Nothing should be output except the lines from the one containing "diode_leads();" through the one containing "scene = bpy.context.scene", both ends included, each repeated exactly.

—————

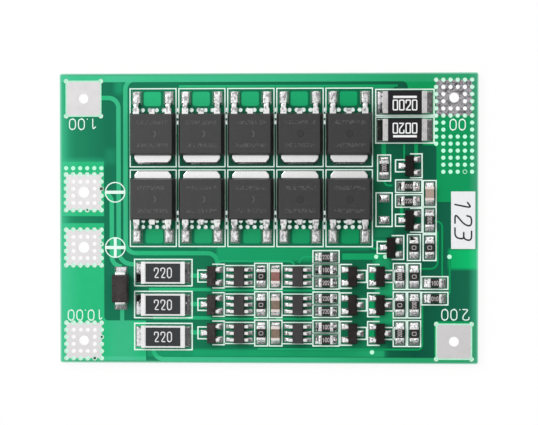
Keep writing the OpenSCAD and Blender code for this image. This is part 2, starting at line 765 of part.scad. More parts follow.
module signal_tracks2() {
  w = signal_w - 0.08;
  yt = lane_y(lanes) + 2.15;
  // Over the highest lane
  track_x(monitor_x - 2.4, second_x - 1.3, yt, w);
  bend2(monitor_x - 2.4, yt - 0.8, 0.8, w, -1, 1);
  bend2(second_x - 1.3, yt - 0.8, 0.8, w, 1, 1);
  track_x(second_x + 1.1, pair_x - 1.4, extra_y, w);
  bend2(second_x + 1.1, extra_y - 0.9, 0.9, w, -1, 1);
  // Under the lowest lane, round to the end chips
  yu = lane_bottom - 0.7;
  xe = pull_b_x + chip_w / 2 + 0.55;
  track_x(filter_x - 0.5, xe - 0.7, yu, w);
  bend2(xe - 0.7, yu + 0.7, 0.7, w, 1, -1);
  track_y(xe, yu + 0.7, lane_y(lanes - 1), w);
  // From the sensing cluster down to the end chips
  xf = cc_x + 1.8;
  track_x(cc_x + 0.4, xf - 0.85, c4_y - 0.15, w);
  bend2(xf - 0.85, c4_y - 1, 0.85, w, 1, 1);
  track_y(xf, lane_y(lanes) - 0.3, c4_y - 1, w);
  track_y(cc_x + 1.15, lanes_top + 0.5, c4_y - 1.6, w);
  bend2(cc_x + 0.15, lanes_top + 0.5, 1, w, 1, -1);
  track_x(pull_b_x + 0.5, cc_x + 0.15, lanes_top - 0.5, w);
  xg = right_x - 0.6;
  track_y(xg, lane_y(lanes - 1) + 1.9, c5_y - 1.6, w);
  bend2(xg - 0.6, lane_y(lanes - 1) + 1.9, 0.6, w, 1, -1);
  // Under the shunts and between the cluster's parts
  yh = shunt_b_y - wide_w / 2 - 0.1;
  track_y(ca_x - 0.05, c1_y + 1, yh, track_w);
  track_y(cb_x - 0.75, c1_y + 0.6, yh, w);
  track_y(cb_x + 0.95, c1_y + 1, yh, track_w - 0.1);
  track_y(cb_x - 1.1, c4_y + 0.3, c3_y - 0.3, 0.5);
  track_x(fet_end - 0.1, cd_x - 0.4, c5_y + 1, w - 0.04);
  track_x(fet_end - 0.1, cd_x - 0.8, c5_y - 0.15, w);
  bend2(ca_x + 0.7, c1_y - 2.1, 0.7, w, -1, -1);
  track_x(ca_x + 0.7, ca_x + 1.2, c1_y - 2.8, w);
  // Between the two leads of each second output transistor
  for (k = [1:lanes])
    track_y(out_b_x - small_span / 2, lane_y(k) - 0.6, lane_y(k) + 0.6, 0.7);
}

// Bar under the power transistors' lower edge, and a patch between their leads
module fet_copper2() {
  box2(pair_x + chip_l / 2 + 1.3, c5_y - 1.75, ca_x + 0.15, c5_y - 0.85);
  for (i = [1:fet_columns]) {
    x = fet_x(i);
    soft2(x - 1.35, tip_up_y - 2.05, x + 1.15, tip_up_y, 0.35);
    soft2(x - 1.1, tip_low_y - 0.25, x + 1.4, tip_low_y + 1.85, 0.35);
  }
}

module copper2() {
  wide_copper2();
  supply_tracks2();
  signal_tracks2();
  fet_copper2();
}

module covered_copper() {
  color("mediumseagreen") on_board(z_top) linear_extrude(copper_t)
    difference() {
      copper2();
      terminal_outlines2();
      all_lands2();
      dots2(covered_vias, via_r);
      box2(label_x - label_w / 2, label_y - label_l / 2,
        label_x + label_w / 2, label_y + label_l / 2);
    }
}

module solder_lands() {
  color("lightgray") on_board(z_top) linear_extrude(land_t) all_lands2();
}

module negative_terminal() {
  terminal(left_x, minus_y, ring_grid(power_hole_d), power_hole_d);
}

module positive_terminal() {
  terminal(left_x, plus_y, ring_grid(power_hole_d), power_hole_d);
}

module tap_terminal_0() {
  terminal(right_x, tap_high_y, ring_grid(tap_hole_d), tap_hole_d);
}

module tap_terminal_1() {
  terminal(left_x, tap_high_y, tap_corners, tap_hole_d);
}

module tap_terminal_2() {
  terminal(right_x, tap_low_y, tap_corners, tap_hole_d);
}

module tap_terminal_3() {
  terminal(left_x, tap_low_y, ring_grid(tap_hole_d), tap_hole_d);
}

module transistor_body(i, upper) {
  color("dimgray") at_fet(i, upper) fet_body();
}

module transistor_frame(i, upper) {
  color("gainsboro") at_fet(i, upper) fet_frame();
}

module shunt_body(y) {
  color("dimgray") on_board(z_part) translate([shunt_x, y, 0])
    wide_block(wide_l - 2 * shunt_end, wide_w, shunt_h);
}

module shunt_ends(y) {
  color("silver") on_board(z_part) translate([shunt_x, y, 0]) difference() {
    wide_block(wide_l, wide_w, shunt_h);
    wide_block(wide_l - 2 * shunt_end, wide_w + 1, shunt_h + 1);
  }
}

module bleeder_body(k) {
  color("whitesmoke") on_board(z_part) translate([bleed_x, bleed_y(k), 0])
    chip_core(wide_l, wide_w, bleed_h);
}

module bleeder_ends(k) {
  color("silver") on_board(z_part) translate([bleed_x, bleed_y(k), 0])
    chip_caps(wide_l, wide_w, bleed_h, bleed_end);
}

module bleeder_films() {
  l = wide_l - 2 * bleed_end - 0.2;
  w = wide_w - 2 * film_rim;
  color("dimgray") on_board(z_part + bleed_h - chip_metal)
    for (k = [1:lanes])
      translate([bleed_x - l / 2, bleed_y(k) - w / 2, 0])
        cube([l, w, film_t]);
}

module diode_body() {
  color("dimgray") on_board(z_part) translate([diode_x, diode_y, 0])
    difference() {
      moulded(diode_w, diode_l, 0.2, diode_h / 2, diode_h, 0.08, 0.15, 0.15);
      diode_pair();
    }
}

module diode_leads() {
  color("gainsboro") on_board(z_part) translate([diode_x, diode_y, 0])
    diode_pair();
}

module lane_bodies(k) {
  color("dimgray") on_board(z_part) at_small(lane_small(k)) difference() {
    small_body(small_w);
    small_leads();
  }
}

module lane_leads(k) {
  color("gainsboro") on_board(z_part) at_small(lane_small(k)) small_leads();
}

module monitor_bodies() {
  color("dimgray") on_board(z_part)
    for (p = six_leads) translate(p) difference() {
      small_body(six_w);
      six_leads_one();
    }
}

module monitor_leads() {
  color("gainsboro") on_board(z_part)
    for (p = six_leads) translate(p) six_leads_one();
}

module cluster_transistor_bodies() {
  color("dimgray") on_board(z_part) at_small(cluster_small) difference() {
    small_body(small_w);
    small_leads();
  }
}

module cluster_transistor_leads() {
  color("gainsboro") on_board(z_part) at_small(cluster_small) small_leads();
}

module chip_resistor_bodies() {
  color("dimgray") at_chips(resistors) chip_core(chip_l, chip_w, chip_h);
}

module chip_resistor_ends() {
  color("silver") at_chips(resistors)
    chip_caps(chip_l, chip_w, chip_h, chip_end);
}

module chip_capacitor_bodies() {
  color("tan") at_chips(capacitors) chip_core(chip_l, chip_w, cap_h);
}

module chip_capacitor_ends() {
  color("silver") at_chips(capacitors)
    chip_caps(chip_l, chip_w, cap_h, chip_end);
}

module sticker() {
  color("white") on_board(z_top)
    translate([label_x - label_w / 2, label_y - label_l / 2, 0])
      cube([label_w, label_l, label_t]);
}

wiring_board();
covered_copper();
solder_lands();
negative_terminal();
positive_terminal();
tap_terminal_0();
tap_terminal_1();
tap_terminal_2();
tap_terminal_3();
transistor_body(1, true);  // transistor_body_u1
transistor_body(2, true);  // transistor_body_u2
transistor_body(3, true);  // transistor_body_u3
transistor_body(4, true);  // transistor_body_u4
transistor_body(5, true);  // transistor_body_u5
transistor_body(1, false);  // transistor_body_l1
transistor_body(2, false);  // transistor_body_l2
transistor_body(3, false);  // transistor_body_l3
transistor_body(4, false);  // transistor_body_l4
transistor_body(5, false);  // transistor_body_l5
transistor_frame(1, true);  // transistor_frame_u1
transistor_frame(2, true);  // transistor_frame_u2
transistor_frame(3, true);  // transistor_frame_u3
transistor_frame(4, true);  // transistor_frame_u4
transistor_frame(5, true);  // transistor_frame_u5
transistor_frame(1, false);  // transistor_frame_l1
transistor_frame(2, false);  // transistor_frame_l2
transistor_frame(3, false);  // transistor_frame_l3
transistor_frame(4, false);  // transistor_frame_l4
transistor_frame(5, false);  // transistor_frame_l5
shunt_body(shunt_a_y);  // shunt_body_a
shunt_body(shunt_b_y);  // shunt_body_b
shunt_ends(shunt_a_y);  // shunt_ends_a
shunt_ends(shunt_b_y);  // shunt_ends_b
bleeder_body(1);  // bleeder_body_1
bleeder_body(2);  // bleeder_body_2
bleeder_body(3);  // bleeder_body_3
bleeder_ends(1);  // bleeder_ends_1
bleeder_ends(2);  // bleeder_ends_2
bleeder_ends(3);  // bleeder_ends_3
bleeder_films();
diode_body();
diode_leads();
lane_bodies(1);  // lane_1_transistor_bodies
lane_bodies(2);  // lane_2_transistor_bodies
lane_bodies(3);  // lane_3_transistor_bodies
lane_leads(1);  // lane_1_transistor_leads
lane_leads(2);  // lane_2_transistor_leads
lane_leads(3);  // lane_3_transistor_leads
monitor_bodies();
monitor_leads();
cluster_transistor_bodies();
cluster_transistor_leads();
chip_resistor_bodies();
chip_resistor_ends();
chip_capacitor_bodies();
chip_capacitor_ends();
sticker();
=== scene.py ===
"""Looks of the battery management board: solder, print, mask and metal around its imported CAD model."""

import functools
import math

import bpy
from mathutils import Euler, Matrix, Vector, noise


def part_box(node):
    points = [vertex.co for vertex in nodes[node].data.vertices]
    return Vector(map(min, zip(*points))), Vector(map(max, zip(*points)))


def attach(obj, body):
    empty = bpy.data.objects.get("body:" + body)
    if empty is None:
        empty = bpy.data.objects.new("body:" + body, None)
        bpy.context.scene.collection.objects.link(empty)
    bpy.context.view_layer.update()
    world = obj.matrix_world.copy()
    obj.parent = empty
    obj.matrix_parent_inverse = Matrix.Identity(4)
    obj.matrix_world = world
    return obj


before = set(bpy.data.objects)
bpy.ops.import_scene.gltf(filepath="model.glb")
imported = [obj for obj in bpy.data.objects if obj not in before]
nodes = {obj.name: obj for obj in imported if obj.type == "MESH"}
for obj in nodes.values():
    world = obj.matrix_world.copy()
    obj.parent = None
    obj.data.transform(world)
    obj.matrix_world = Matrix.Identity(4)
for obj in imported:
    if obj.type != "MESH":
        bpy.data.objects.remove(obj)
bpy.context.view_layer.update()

scene = bpy.context.scene

# ---- board frame

MM = 0.001
BOARD_LOW, BOARD_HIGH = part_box("wiring_board")
BOARD_L = (BOARD_HIGH.x - BOARD_LOW.x) / MM
BOARD_W = (BOARD_HIGH.y - BOARD_LOW.y) / MM
Z_TOP = BOARD_HIGH.z / MM
Z_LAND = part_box("solder_lands")[1].z / MM
Z_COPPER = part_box("covered_copper")[1].z / MM
# The skins of solder start inside the lands and lie just over them
Z_SKIN_BASE = Z_LAND - 0.01
Z_SKIN_EDGE = Z_LAND + 0.004
WIDEST_HOLE = 3

# Upper and lower power transistors, from left to right
FET_CODES = [f"{side}{column}" for side in "ul" for column in range(1, 6)]


def metres(x, y, z):
    """A point in board millimetres, from the laminate's lower left corner, in the row frame."""
    return (BOARD_LOW.x + x * MM, BOARD_LOW.y + y * MM, z * MM)


class Box:
    """A box in board millimetres, with its middle and its plan size."""

    def __init__(self, x0, y0, x1, y1, z0=0.0, z1=0.0):
        self.x0, self.y0, self.z0 = x0, y0, z0
        self.x1, self.y1, self.z1 = x1, y1, z1
        self.x, self.y = (x0 + x1) / 2, (y0 + y1) / 2
        self.w, self.h = x1 - x0, y1 - y0


def around(points):
    """The box around points of the row frame."""
    xs, ys, zs = zip(*points)
    return Box((min(xs) - BOARD_LOW.x) / MM, (min(ys) - BOARD_LOW.y) / MM,
               (max(xs) - BOARD_LOW.x) / MM, (max(ys) - BOARD_LOW.y) / MM, min(zs) / MM, max(zs) / MM)


@functools.cache
def box(node):
    """The box of a CAD node."""
    return around(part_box(node))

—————

> The output:
diode_leads();
lane_bodies(1);  // lane_1_transistor_bodies
lane_bodies(2);  // lane_2_transistor_bodies
lane_bodies(3);  // lane_3_transistor_bodies
lane_leads(1);  // lane_1_transistor_leads
lane_leads(2);  // lane_2_transistor_leads
lane_leads(3);  // lane_3_transistor_leads
monitor_bodies();
monitor_leads();
cluster_transistor_bodies();
cluster_transistor_leads();
chip_resistor_bodies();
chip_resistor_ends();
chip_capacitor_bodies();
chip_capacitor_ends();
sticker();
=== scene.py ===
"""Looks of the battery management board: solder, print, mask and metal around its imported CAD model."""

import functools
import math

import bpy
from mathutils import Euler, Matrix, Vector, noise


def part_box(node):
    points = [vertex.co for vertex in nodes[node].data.vertices]
    return Vector(map(min, zip(*points))), Vector(map(max, zip(*points)))


def attach(obj, body):
    empty = bpy.data.objects.get("body:" + body)
    if empty is None:
        empty = bpy.data.objects.new("body:" + body, None)
        bpy.context.scene.collection.objects.link(empty)
    bpy.context.view_layer.update()
    world = obj.matrix_world.copy()
    obj.parent = empty
    obj.matrix_parent_inverse = Matrix.Identity(4)
    obj.matrix_world = world
    return obj


before = set(bpy.data.objects)
bpy.ops.import_scene.gltf(filepath="model.glb")
imported = [obj for obj in bpy.data.objects if obj not in before]
nodes = {obj.name: obj for obj in imported if obj.type == "MESH"}
for obj in nodes.values():
    world = obj.matrix_world.copy()
    obj.parent = None
    obj.data.transform(world)
    obj.matrix_world = Matrix.Identity(4)
for obj in imported:
    if obj.type != "MESH":
        bpy.data.objects.remove(obj)
bpy.context.view_layer.update()

scene = bpy.context.scene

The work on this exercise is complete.